Rows from a 3D modeling dataset:
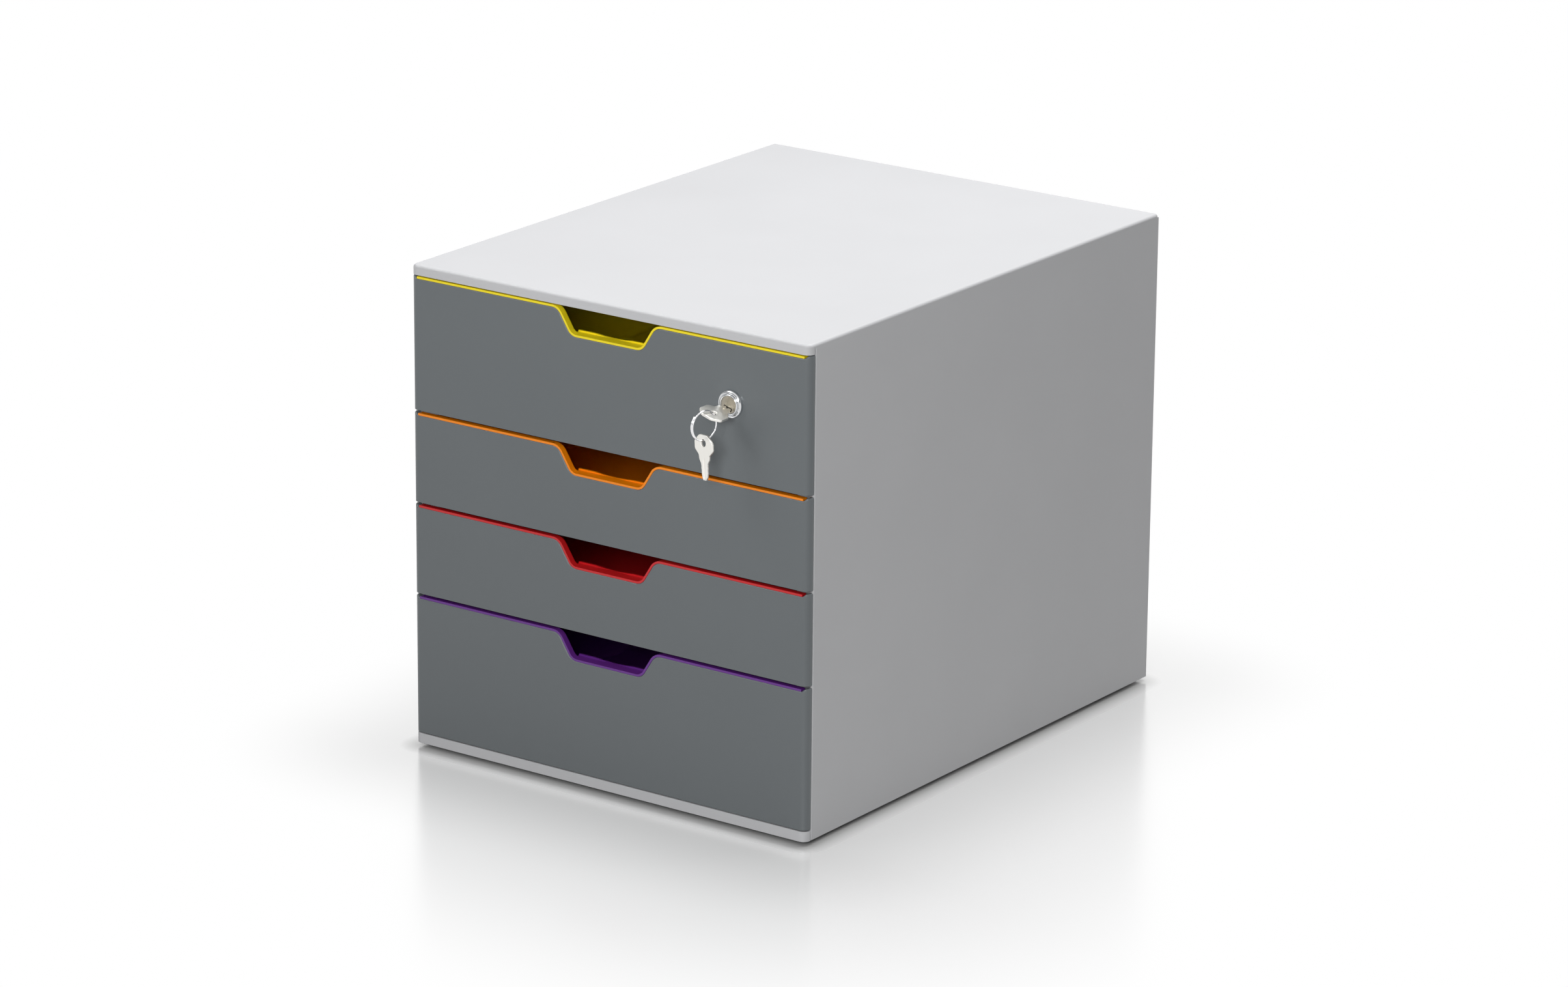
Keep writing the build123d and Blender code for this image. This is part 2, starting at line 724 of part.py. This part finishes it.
def make_spare_key():
    """The second key, hanging by its hole from the lowest point of the ring."""
    drop = bow_hole_radius - ring_wire_radius - ring_key_gap
    return ring_centre * Pos(0, 0, -ring_radius - drop) * Rot(-90, 0, 0) * make_key()


# ================================================================ all pieces

right_side = make_right_side()
pieces = {
    "top_cover": make_top_cover(),
    "base_plate": make_base_plate(),
    "rubber_feet": make_feet(),
    "base_screws": make_base_screws(),
    "right_side": right_side,
    "left_side": mirror(right_side, about=Plane.YZ),
    "back_panel": make_back_panel(),
    "lock_catch": make_lock_catch(),
    "lock_housing": make_lock_housing(),
    "lock_nut": make_lock_nut(),
    "lock_plug": make_lock_plug(),
    "lock_cam": make_cam(),
    "cam_screw": make_cam_screw(),
    "working_key": make_working_key(),
    "key_ring": make_key_ring(),
    "spare_key": make_spare_key(),
}
for number in range(1, drawer_count + 1):
    pieces[f"tray_{number}"] = make_tray(number - 1)
    pieces[f"front_{number}"] = make_front(number - 1)

os.makedirs("parts", exist_ok=True)
for name, piece in pieces.items():
    export_step(piece, os.path.join("parts", name + ".step"))

ring_at = ring_centre.position
print(f"overall height {overall_height:.2f}")
print(f"lock axis x {lock_x:.2f} z {lock_z:.2f}")
print(f"bow hole {hole_point.position}")
print(f"ring centre {ring_at}")
print(f"ring gap between its turns {ring_lap_gap:.2f}")
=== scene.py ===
import bpy
import json
import math
import numpy as np
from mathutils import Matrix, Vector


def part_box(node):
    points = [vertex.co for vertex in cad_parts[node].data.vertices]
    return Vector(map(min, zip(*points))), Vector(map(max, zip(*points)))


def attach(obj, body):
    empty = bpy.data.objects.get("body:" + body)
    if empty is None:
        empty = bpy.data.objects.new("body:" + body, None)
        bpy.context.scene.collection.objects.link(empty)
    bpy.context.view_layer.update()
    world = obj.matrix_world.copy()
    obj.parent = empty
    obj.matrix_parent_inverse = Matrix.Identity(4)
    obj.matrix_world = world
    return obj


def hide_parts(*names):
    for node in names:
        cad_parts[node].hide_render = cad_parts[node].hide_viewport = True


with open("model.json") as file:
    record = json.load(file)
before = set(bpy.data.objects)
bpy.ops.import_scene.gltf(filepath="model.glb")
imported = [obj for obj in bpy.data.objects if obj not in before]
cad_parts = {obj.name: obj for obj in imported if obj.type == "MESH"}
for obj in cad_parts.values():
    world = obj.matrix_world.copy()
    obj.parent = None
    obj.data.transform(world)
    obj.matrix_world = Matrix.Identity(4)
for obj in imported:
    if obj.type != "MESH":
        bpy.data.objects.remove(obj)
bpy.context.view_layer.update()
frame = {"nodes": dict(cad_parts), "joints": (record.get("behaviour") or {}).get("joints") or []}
parts = frame["nodes"]


# ---------------------------------------------------------------- camera
# A long lens that looks down on the front right corner of the box, as the photograph does.
# The picture is 2408 x 1515.
camera_data = bpy.data.cameras.new("camera")
camera_data.sensor_width = 36.0
camera_data.lens = 138.24
camera_data.clip_end = 60.0
camera = bpy.data.objects.new("camera", camera_data)
camera.rotation_euler = (1.266169, -0.008441, 0.621805)
camera.location = (1.9609, -2.7566, 1.2001)
bpy.context.scene.collection.objects.link(camera)
bpy.context.scene.camera = camera


# ---------------------------------------------------------------- floor
# A pale floor that fades to white away from the box. Next to the box it takes a soft shadow and
# shows a faint, blurred reflection.
def shader_node(owner, kind, **values):
    """One node in the tree of a material or the world. A value with the name of a socket goes on
    that socket, and any other is a setting of the node."""
    node = owner.node_tree.nodes.new(kind)
    for name, value in values.items():
        socket = name.replace("_", " ")
        if socket in node.inputs:
            node.inputs[socket].default_value = value
        else:
            setattr(node, name, value)
    return node


def join(owner, source, target):
    """Links an output to an input."""
    owner.node_tree.links.new(source, target)


def larger(owner, first, second):
    """The larger of two outputs."""
    node = shader_node(owner, "ShaderNodeMath", operation="MAXIMUM")
    join(owner, first, node.inputs[0])
    join(owner, second, node.inputs[1])
    return node.outputs[0]


def blended(owner, share, first, second):
    """The first shader where the share is 0, and the second where it is 1."""
    node = shader_node(owner, "ShaderNodeMixShader")
    for source, target in zip((share, first, second), node.inputs):
        join(owner, source, target)
    return node.outputs[0]


def empty_material(name):
    """A material whose tree has nothing but its output."""
    material = bpy.data.materials.new(name)
    material.use_nodes = True
    material.node_tree.nodes.clear()
    shader_node(material, "ShaderNodeOutputMaterial")
    return material


def finished(material, surface):
    """The material, with a shader as its surface."""
    join(material, surface, material.node_tree.nodes["Material Output"].inputs["Surface"])
    return material


def floor_finish(half_width, half_depth, shadow, contact, gloss):
    """White to the camera, to gloss and through glass, apart from two shares: one is matt, so that
    the shadow shows, and one is glossy, so that a reflection does. Shadow, contact and gloss are
    each a share and the distance in metres over which it falls smoothly to nothing, from the
    rectangle of the two half sizes outward. The matt share is the larger of shadow and contact.
    To scattered light the whole floor is matt."""
    material = empty_material("studio_floor")
    place = shader_node(material, "ShaderNodeTexCoord")
    folded = shader_node(material, "ShaderNodeVectorMath", operation="ABSOLUTE")
    beyond = shader_node(material, "ShaderNodeVectorMath", operation="SUBTRACT")
    beyond.inputs[1].default_value = (half_width, half_depth, 0)
    outside = shader_node(material, "ShaderNodeVectorMath", operation="MAXIMUM")
    outside.inputs[1].default_value = (0, 0, 0)
    distance = shader_node(material, "ShaderNodeVectorMath", operation="LENGTH")
    join(material, place.outputs["Object"], folded.inputs[0])
    join(material, folded.outputs[0], beyond.inputs[0])
    join(material, beyond.outputs[0], outside.inputs[0])
    join(material, outside.outputs[0], distance.inputs[0])

    def fading(share, reach):
        """The share on the rectangle, less with the distance from it, and nothing at the reach."""
        fade = shader_node(material, "ShaderNodeMapRange", From_Max=reach, To_Min=share,
                           To_Max=0.0, interpolation_type="SMOOTHSTEP")
        join(material, distance.outputs["Value"], fade.inputs["Value"])
        return fade.outputs["Result"]

    matt = shader_node(material, "ShaderNodeBsdfDiffuse", Color=(0.48, 0.48, 0.475, 1))
    mirror = shader_node(material, "ShaderNodeBsdfGlossy", Color=(1, 1, 1, 1), Roughness=0.20)
    white = shader_node(material, "ShaderNodeEmission", Color=(1, 1, 1, 1), Strength=1.0)
    matt_share = larger(material, fading(*shadow), fading(*contact))
    shaded = blended(material, matt_share, white.outputs[0], matt.outputs[0])
    shown = blended(material, fading(*gloss), shaded, mirror.outputs[0])
    ray = shader_node(material, "ShaderNodeLightPath").outputs
    seen = larger(material, ray["Is Camera Ray"], ray["Is Glossy Ray"])
    seen = larger(material, seen, ray["Is Transmission Ray"])
    return finished(material, blended(material, seen, matt.outputs[0], shown))


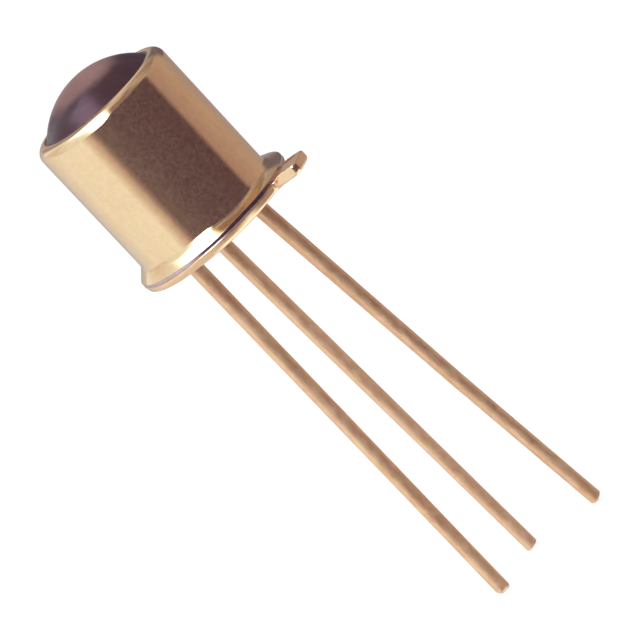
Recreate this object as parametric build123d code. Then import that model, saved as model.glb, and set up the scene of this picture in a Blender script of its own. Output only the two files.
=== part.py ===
from build123d import *
import os
from math import cos, hypot, radians, sin, sqrt, tan

# Phototransistor in a round metal can with a domed glass lens and three wire leads (TO-18 outline).
# Millimetres. The origin is the centre of the header's underside, +Z points out through the lens,
# and +X points to the index tab. The leads hang down and are numbered by their angle from the tab.

# ---- Can: one drawn shell with a rim turned in round the window and a flared weld flange ----
can_d = 4.70               # outside diameter of the straight wall
can_wall = 0.16            # sheet thickness
can_height = 5.15          # rim above the seating plane
can_rim_round = 0.33       # outside radius where the wall turns into the rim
rim_flat = 0.03            # least flat width left between that radius and the window's edge
window_d = 3.94            # opening in the rim
window_edge_round = 0.02
can_foot_round = 0.12      # outside radius where the wall turns into the flare
can_flare_angle = 34.0     # slope of the flared foot below the wall, from level
can_edge_t = 0.06          # thickness left at the flange's edge
can_flange_w = 0.37        # the flange reaches this far beyond the wall
can_edge_round = 0.015     # on both edges of the flange
can_offset = 0.045         # the can is welded this far off the header's centre
can_offset_angle = 213.8   # and in this direction

# ---- Lens: one glass body fused to the inside of the can ----
dome_r = 2.54
dome_rise = 0.837          # apex of the dome above the rim
seal_depth = 1.10          # glass on the can's wall, below the rim
lens_back_bulge = 0.50     # how far the inner face stands below its edge

# ---- Header: one stamped eyelet with a raised platform, a flange and an index tab ----
header_margin = 0.01       # the header's flange reaches this far beyond the can's
header_t = 0.27            # sheet thickness
header_top_round = 0.09
header_bottom_round = 0.10
platform_gap = 0.195       # least room between the platform and the can's inside
platform_height = 1.05     # platform top above the seating plane
platform_round = 0.12
cavity_round = 0.10
mouth_round = 0.06         # edge of the cavity at the underside
tab_w = 0.95
tab_reach = 3.69           # the tab ends in an arc this far from the header's centre
tab_root_round = 0.14
tab_tip_round = 0.18
lead_glass = 0.175         # glass round the two insulated leads where they pass the platform
glass_recess = 0.08        # the glass fill ends this far inside the cavity's mouth

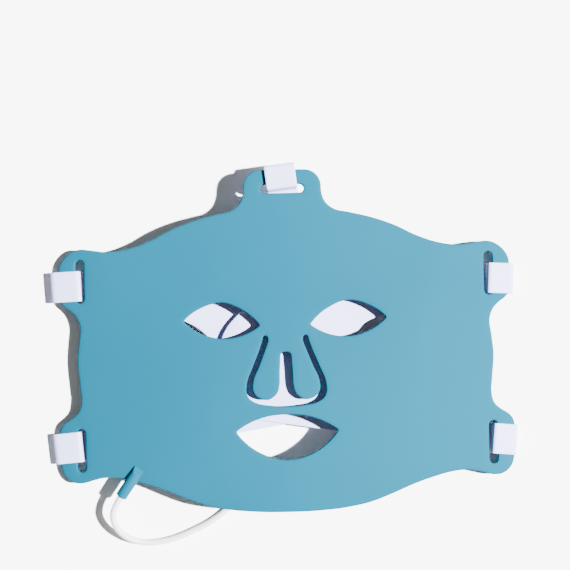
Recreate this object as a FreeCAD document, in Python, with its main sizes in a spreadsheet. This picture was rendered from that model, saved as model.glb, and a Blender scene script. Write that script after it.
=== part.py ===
import FreeCAD, Part
import math
import os
import Sketcher
from FreeCAD import Vector

# A soft light therapy face mask, lying face up. Millimetres.
# +Z leaves the front of the mask, +Y runs to the forehead, +X to the right.
# The sheet is a shallow dome: a slice of a large torus, so that every layer is an even thickness.

doc = FreeCAD.newDocument("LightMask")
sheet = doc.addObject("Spreadsheet::Sheet", "dims")
dimensions = {
    "centreShift": 1.6,        # moves the drawing so that the box is centred on the origin
    "crownHeight": 25.5,       # highest point of the front face above the table
    "wrapRadius": 530,         # curve across the face
    "lengthRadius": 1600,      # curve from chin to forehead
    "sheetThickness": 4.0,
    "skinThickness": 1.8,      # silicone over the circuit
    "circuitThickness": 0.3,
    "lampHeight": 0.7,
    "lampWidth": 3.5,
    "lampDepth": 2.8,
    "lampPitch": 19,
    "linerThickness": 1.1,
    "rimWidth": 6,             # solid silicone round every edge
    "flapGap": 0.3,            # round knuckle of the nose flap to its seat
    "hingeHeight": 1.6,        # drawing Y of the nose flap's hinge line
    "hingeHalfWidth": 10.75,
    "slotWidth": 5.4,
    "slotLength": 26.5,
    "strapWidth": 18.5,
    "strapThickness": 0.9,
    "sleeveRadius": 3.45,
    "sleeveLength": 21,
    "cableRadius": 1.9,
    "coilOuter": 28.6,
    "coilInner": 13.2,
    "coilHeight": 7.6,
    "tieThickness": 0.6,
    "tieWidth": 7,
    "bootLength": 7,
    "plugLength": 18,
    "plugWidth": 11,
    "plugHeight": 6,
    "shellLength": 6.6,
    "shellWidth": 8.3,
    "shellHeight": 2.4,
}
for row, (name, value) in enumerate(dimensions.items(), start=1):
    sheet.set(f"A{row}", name)
    sheet.set(f"B{row}", str(value))
    sheet.setAlias(f"B{row}", name)
doc.recompute()
val = {name: float(getattr(sheet, name)) for name in dimensions}
subParts = []

# Outlines of the right half: x, y, and where it matters the heading in degrees ("corner" = sharp).
maskOutline = [
    (0, 103.4, 0), (13.7, 103.4, 0), (23.7, 93.4, -90), (24.2, 87.5), (26.6, 82.6), (31, 79.2),
    (40, 77), (54, 73.6), (68, 68.6), (81.6, 62), (94.9, 57.6), (108, 56.1), (117.5, 57.5),
    (124, 58.3, 0), (134.3, 53.6), (138.4, 45, -90), (138.5, 29, -90), (136.2, 24.4),
    (131.5, 20.8), (127.6, 16.8), (125.4, 11), (126.3, 1), (127.4, -11, -90), (126.2, -26),
    (125.6, -35), (127.4, -41.3), (132, -45.2), (137.4, -48.9), (139.7, -54, -90),
    (139.3, -73.5, -92), (137, -80.5), (132, -84.5), (126.8, -85.2, 180), (120, -83.6),
    (113, -81.9), (107, -81.6), (98, -82.8), (88, -85.4), (77, -89), (64, -94.3),
    (50.6, -99.2), (36, -102.2), (18, -103.9), (0, -104.3, 180),
]
eyeOutline = [
    (15.3, 9.2, "corner"), (26.5, 19.2), (38.9, 23.5, 0), (50.5, 20.6), (61.6, 12.7, "corner"),
    (50.5, 4.8), (37, 1.6, 180), (25.5, 3.6),
]
mouthOutline = [(0, -45, 0), (14, -46.6), (31, -55, "corner"), (17, -67.8), (0, -72.5, 180)]
noseOutline = [
    (0, 1.6, 0), (10.75, 1.6, "corner"), (12.2, 3.05, 0), (13.65, 1.6, -90), (15.3, -4.2),
    (19.4, -14.4), (24, -27.3), (24.1, -31.6), (22.4, -35.2), (18.8, -37.6), (10, -39.5), (0, -40.1, 180),
]
flapOutline = [
    (0, 1.6, 0), (10.35, 1.6, "corner"), (10.85, -1), (12.2, -4.6), (16, -14.4), (20.2, -24.6),
    (20.6, -29.5), (18.9, -33.2), (15.4, -35.4), (11.5, -36.1, 180), (8, -34.6), (5.2, -31.6),
    (4.1, -27.5), (3.7, -19), (3.2, -9.4, 90), (2.3, -7.6), (1.2, -7.1, 180), (0, -7.1, 180),
]
slotCentres = {
    "upper_left": (-125, 38.5), "upper_right": (125, 38.5),
    "lower_left": (-126.2, -65), "lower_right": (126.2, -65), "top": (0, 91.8),
}


def heading(a, b):
    return math.atan2(b[1] - a[1], b[0] - a[0])


def distance(a, b):
    return math.hypot(b[0] - a[0], b[1] - a[1])


def turnBetween(first, second):
    return (second - first + math.pi) % (2 * math.pi) - math.pi


def pointHeadings(points):
    # heading into and out of each point of a ring; free ones follow the circle through three points
    count = len(points)
    result = []
    for i, point in enumerate(points):
        before = points[i - 1]
        after = points[(i + 1) % count]
        given = point[2] if len(point) > 2 else None
        first = heading(before, point)
        second = heading(point, after)
        share = distance(before, point) / (distance(before, point) + distance(point, after))
        free = first + turnBetween(first, second) * share
        if given == "corner":
            result.append(None)
        elif given is None:
            result.append((free, free))
        else:
            result.append((math.radians(given), math.radians(given)))
    for i, point in enumerate(points):
        if result[i] is None:
            into = 2 * heading(points[i - 1], point) - result[i - 1][1]
            after = (i + 1) % count
            result[i] = (into, 2 * heading(point, points[after]) - result[after][0])
    return result


def arcEdge(start, startHeading, end):
    # the arc that leaves start along startHeading and reaches end
    half = turnBetween(startHeading, heading(start, end))
    a = Vector(start[0], start[1], 0)
    b = Vector(end[0], end[1], 0)
    if abs(half) < 1e-4:
        return Part.LineSegment(a, b)
    radius = distance(start, end) / (2 * math.sin(half))
    centre = a + Vector(-math.sin(startHeading), math.cos(startHeading), 0) * radius
    angleA = math.atan2(a.y - centre.y, a.x - centre.x)
    angleB = angleA + 2 * half
    circle = Part.Circle(centre, Vector(0, 0, 1), abs(radius))
    return Part.ArcOfCircle(circle, min(angleA, angleB), max(angleA, angleB))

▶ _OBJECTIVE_
Repeat exactly the lines from the one containing "ring_at = ring_centre.position" to the one containing "obj.parent = None", both lines included, and nothing else.

▶ _EXERCISE RESPONSE_
ring_at = ring_centre.position
print(f"overall height {overall_height:.2f}")
print(f"lock axis x {lock_x:.2f} z {lock_z:.2f}")
print(f"bow hole {hole_point.position}")
print(f"ring centre {ring_at}")
print(f"ring gap between its turns {ring_lap_gap:.2f}")
=== scene.py ===
import bpy
import json
import math
import numpy as np
from mathutils import Matrix, Vector


def part_box(node):
    points = [vertex.co for vertex in cad_parts[node].data.vertices]
    return Vector(map(min, zip(*points))), Vector(map(max, zip(*points)))


def attach(obj, body):
    empty = bpy.data.objects.get("body:" + body)
    if empty is None:
        empty = bpy.data.objects.new("body:" + body, None)
        bpy.context.scene.collection.objects.link(empty)
    bpy.context.view_layer.update()
    world = obj.matrix_world.copy()
    obj.parent = empty
    obj.matrix_parent_inverse = Matrix.Identity(4)
    obj.matrix_world = world
    return obj


def hide_parts(*names):
    for node in names:
        cad_parts[node].hide_render = cad_parts[node].hide_viewport = True


with open("model.json") as file:
    record = json.load(file)
before = set(bpy.data.objects)
bpy.ops.import_scene.gltf(filepath="model.glb")
imported = [obj for obj in bpy.data.objects if obj not in before]
cad_parts = {obj.name: obj for obj in imported if obj.type == "MESH"}
for obj in cad_parts.values():
    world = obj.matrix_world.copy()
    obj.parent = None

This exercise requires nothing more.